Mrs. Carmichael was proprietor of the Plaster Place on West Sylvania Avenue from the 1970s until about two years ago, her son Lyman “Joe” Bates, Jr., said.

Always enterprising, she and her late husband, Alvin “Hoagy” Carmichael, were inspired to start the business after visiting a hobby shop that sold plaster figures and molds, son Bill “Will” Carmichael said.

“She liked painting. He liked the molds, and it was a good match for them,” Mr. Carmichael said.

The business sold unpainted and painted plaster and ceramic figures, from refrigerator magnets to dogs and lions that stood 3 feet tall.

“If she didn't have the mold and couldn't make [something a customer requested], she would order it from someone who did,” Mr. Bates said.

Some pieces - a figure of a 10-piece jazz band, for instance - became studies in color and detail once Mrs. Carmichael was finished.

“You'd be amazed at the intricacy and the quality,” Mr. Bates said. “She enjoyed helping people get into [the hobby]. She would give private lessons. She would show the tricks of the trade - dusting with powder and fading one color into another.”

She and Mr. Carmichael married in 1963. He died in October, 1982.

“[Mr. Dougherty] did the molds and the pouring and the firing. She did the painting,” Mr. Bates said.

Born in Bucyrus, Ohio, she grew up in West Toledo and was a graduate of Central Catholic High School.

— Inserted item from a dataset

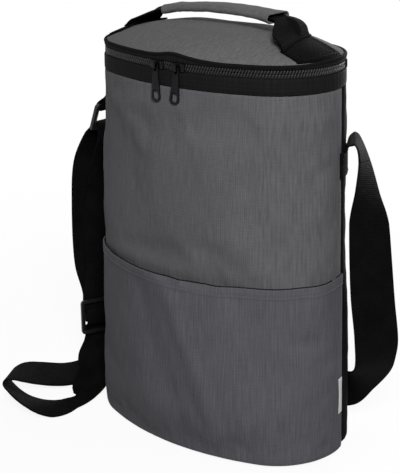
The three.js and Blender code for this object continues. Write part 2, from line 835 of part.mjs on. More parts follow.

She sang in operettas and for school functions, ice skated in shows, and played the violin and piano.

She received schooling to become a nurse, but instead married and stayed home to care for her children. She and Lyman Bates married in 1946. The marriage ended in divorce.

She formerly managed the offices of two trucking companies. She later grew African violets - as many as 2,000 of a rare type under lights in her basements - which she sold at club events and craft shows.

“She was a real outgoing person, and she had an assertive personality,” Mr. Carmichael said. “She was a person who would take charge,” he said.

Mr. Bates said: “Everything she did, she did well. She had wit, intelligence, and talent.”

She and Mr. Dougherty bought a recreational vehicle several years ago, and they enjoyed visiting campgrounds near Loudonville, Ohio, and Flint, Mich.

Surviving are her sons, Lyman “Joe” Bates, Jr., and Bill “Will” Carmichael; nine grandchildren, and many great-grandchildren.

Visitation and services will be private. Arrangements are by the Blanchard Bros. Mortuary.

The family requests tributes to the Hospice of Northwest Ohio in Perrysburg Township.